§ REQUIRED WORK: Will you quote all of the entries, word for word?

(CAD and scene scripts)
------------------------------------
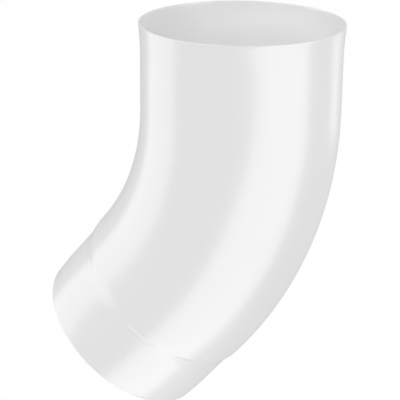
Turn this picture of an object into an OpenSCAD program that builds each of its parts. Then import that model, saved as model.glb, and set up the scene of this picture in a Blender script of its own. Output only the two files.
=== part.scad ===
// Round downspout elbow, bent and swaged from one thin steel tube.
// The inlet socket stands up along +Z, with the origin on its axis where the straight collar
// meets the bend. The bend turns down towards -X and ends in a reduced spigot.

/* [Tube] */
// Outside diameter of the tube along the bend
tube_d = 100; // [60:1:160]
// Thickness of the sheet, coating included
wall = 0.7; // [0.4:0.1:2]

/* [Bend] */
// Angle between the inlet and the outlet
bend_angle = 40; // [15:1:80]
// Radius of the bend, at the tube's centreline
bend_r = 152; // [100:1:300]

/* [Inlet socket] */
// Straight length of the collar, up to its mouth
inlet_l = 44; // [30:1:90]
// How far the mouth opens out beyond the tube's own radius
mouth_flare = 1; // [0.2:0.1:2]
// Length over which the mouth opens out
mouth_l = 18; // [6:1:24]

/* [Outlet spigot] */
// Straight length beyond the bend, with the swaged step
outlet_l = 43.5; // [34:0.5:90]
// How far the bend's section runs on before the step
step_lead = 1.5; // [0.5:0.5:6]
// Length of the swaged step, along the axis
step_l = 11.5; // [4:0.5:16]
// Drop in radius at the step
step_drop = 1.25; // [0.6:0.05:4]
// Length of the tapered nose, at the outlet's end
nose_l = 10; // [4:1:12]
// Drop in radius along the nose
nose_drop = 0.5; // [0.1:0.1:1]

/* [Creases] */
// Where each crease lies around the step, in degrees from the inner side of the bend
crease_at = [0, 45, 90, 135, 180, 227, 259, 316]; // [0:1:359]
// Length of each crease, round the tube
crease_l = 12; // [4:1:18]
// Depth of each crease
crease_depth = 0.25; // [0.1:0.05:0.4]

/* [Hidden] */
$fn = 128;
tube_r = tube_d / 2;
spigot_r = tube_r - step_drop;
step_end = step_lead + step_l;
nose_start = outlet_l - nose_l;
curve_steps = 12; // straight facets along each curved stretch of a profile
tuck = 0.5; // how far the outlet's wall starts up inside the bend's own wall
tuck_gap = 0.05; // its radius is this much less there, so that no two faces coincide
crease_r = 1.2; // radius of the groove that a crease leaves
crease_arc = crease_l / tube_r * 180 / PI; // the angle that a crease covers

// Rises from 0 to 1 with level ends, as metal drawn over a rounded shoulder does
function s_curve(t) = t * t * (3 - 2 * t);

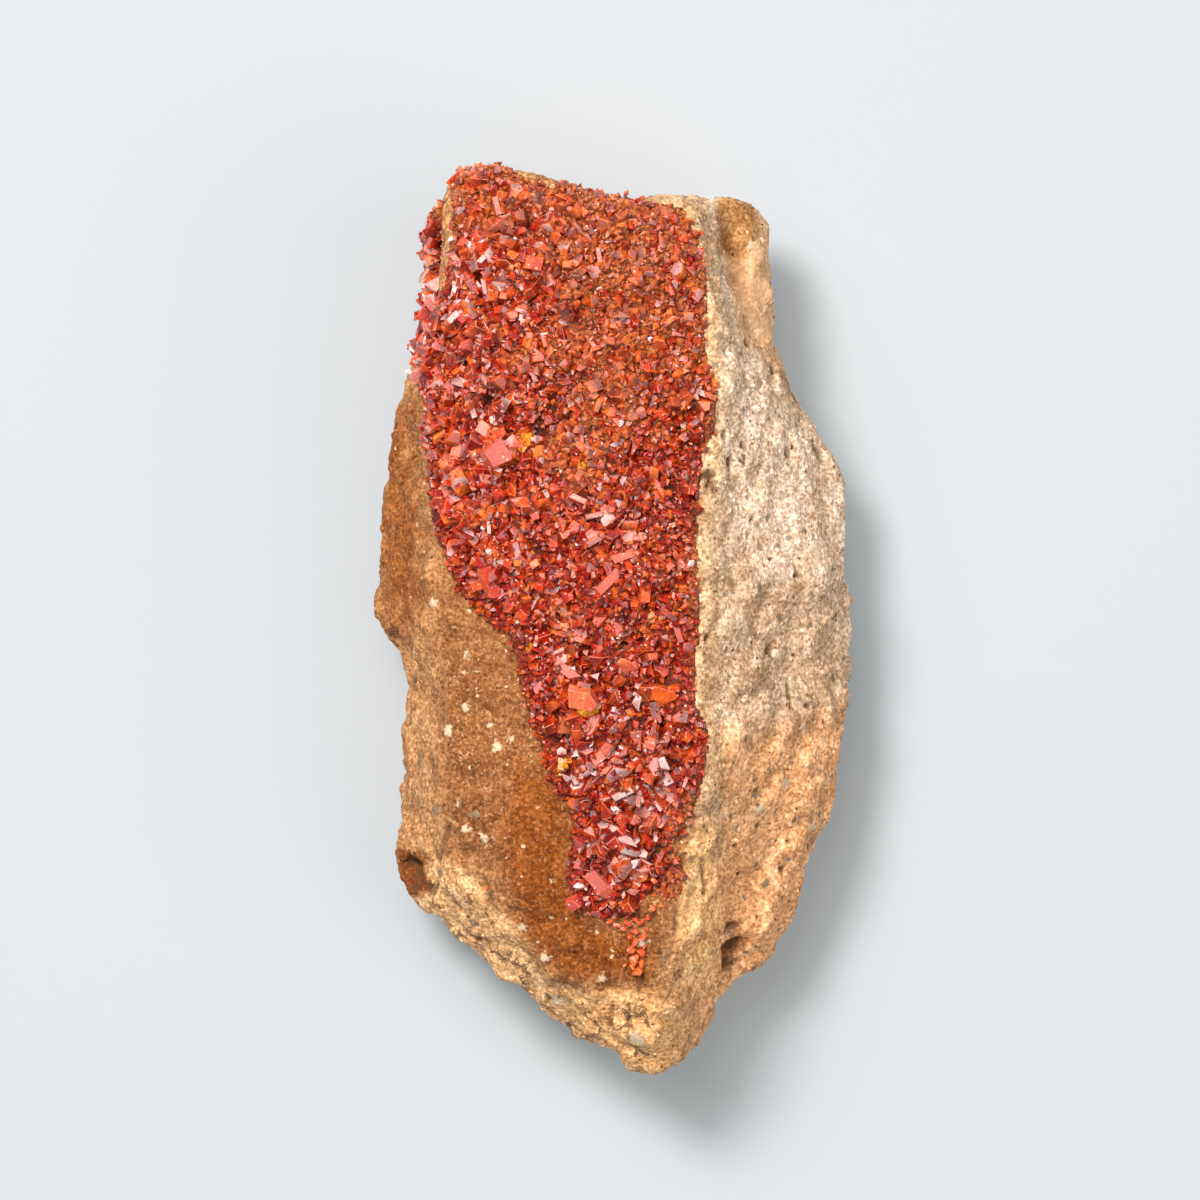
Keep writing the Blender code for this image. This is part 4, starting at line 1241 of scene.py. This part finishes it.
------------------------------------
§ TASK RESULT:
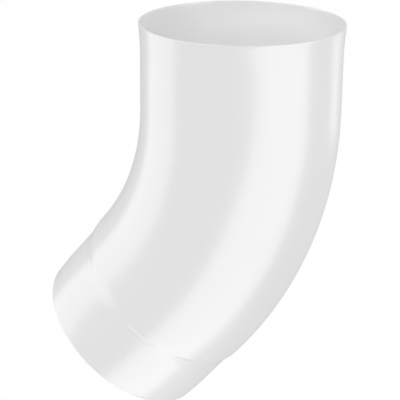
Turn this picture of an object into an OpenSCAD program that builds each of its parts. Then import that model, saved as model.glb, and set up the scene of this picture in a Blender script of its own. Output only the two files.
=== part.scad ===
// Round downspout elbow, bent and swaged from one thin steel tube.
// The inlet socket stands up along +Z, with the origin on its axis where the straight collar
// meets the bend. The bend turns down towards -X and ends in a reduced spigot.

/* [Tube] */
// Outside diameter of the tube along the bend
tube_d = 100; // [60:1:160]
// Thickness of the sheet, coating included
wall = 0.7; // [0.4:0.1:2]

/* [Bend] */
// Angle between the inlet and the outlet
bend_angle = 40; // [15:1:80]
// Radius of the bend, at the tube's centreline
bend_r = 152; // [100:1:300]

/* [Inlet socket] */
// Straight length of the collar, up to its mouth
inlet_l = 44; // [30:1:90]
// How far the mouth opens out beyond the tube's own radius
mouth_flare = 1; // [0.2:0.1:2]
// Length over which the mouth opens out
mouth_l = 18; // [6:1:24]

/* [Outlet spigot] */
// Straight length beyond the bend, with the swaged step
outlet_l = 43.5; // [34:0.5:90]
// How far the bend's section runs on before the step
step_lead = 1.5; // [0.5:0.5:6]
// Length of the swaged step, along the axis
step_l = 11.5; // [4:0.5:16]
// Drop in radius at the step
step_drop = 1.25; // [0.6:0.05:4]
// Length of the tapered nose, at the outlet's end
nose_l = 10; // [4:1:12]
// Drop in radius along the nose
nose_drop = 0.5; // [0.1:0.1:1]

/* [Creases] */
// Where each crease lies around the step, in degrees from the inner side of the bend
crease_at = [0, 45, 90, 135, 180, 227, 259, 316]; // [0:1:359]
// Length of each crease, round the tube
crease_l = 12; // [4:1:18]
// Depth of each crease
crease_depth = 0.25; // [0.1:0.05:0.4]

/* [Hidden] */
$fn = 128;
tube_r = tube_d / 2;
spigot_r = tube_r - step_drop;
step_end = step_lead + step_l;
nose_start = outlet_l - nose_l;
curve_steps = 12; // straight facets along each curved stretch of a profile
tuck = 0.5; // how far the outlet's wall starts up inside the bend's own wall
tuck_gap = 0.05; // its radius is this much less there, so that no two faces coincide
crease_r = 1.2; // radius of the groove that a crease leaves
crease_arc = crease_l / tube_r * 180 / PI; // the angle that a crease covers

// Rises from 0 to 1 with level ends, as metal drawn over a rounded shoulder does
function s_curve(t) = t * t * (3 - 2 * t);

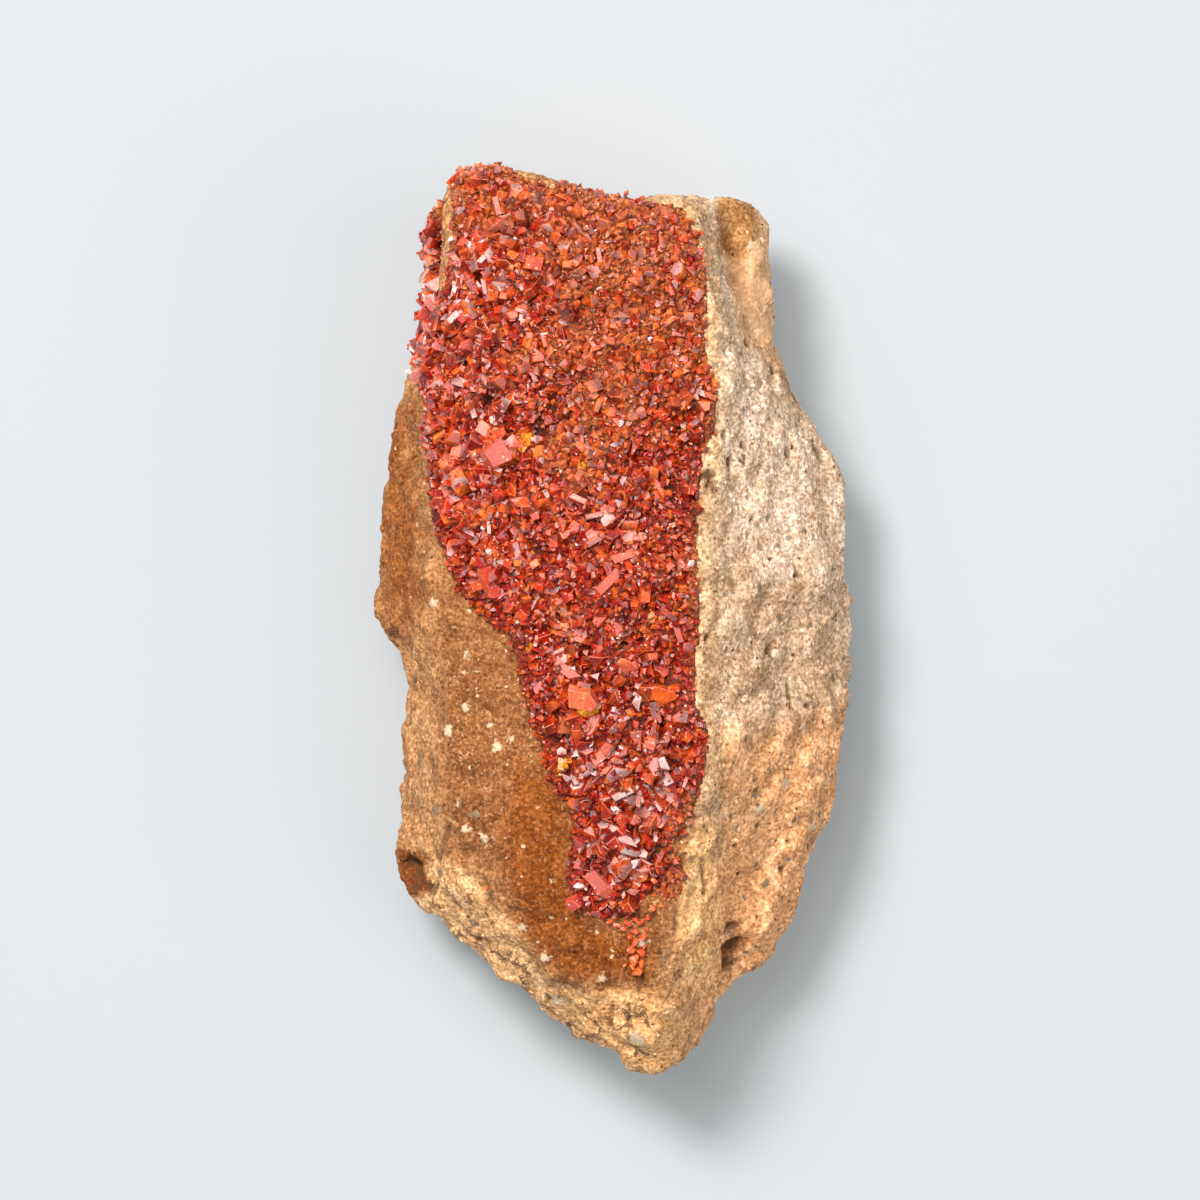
Keep writing the Blender code for this image. This is part 4, starting at line 1241 of scene.py. This part finishes it.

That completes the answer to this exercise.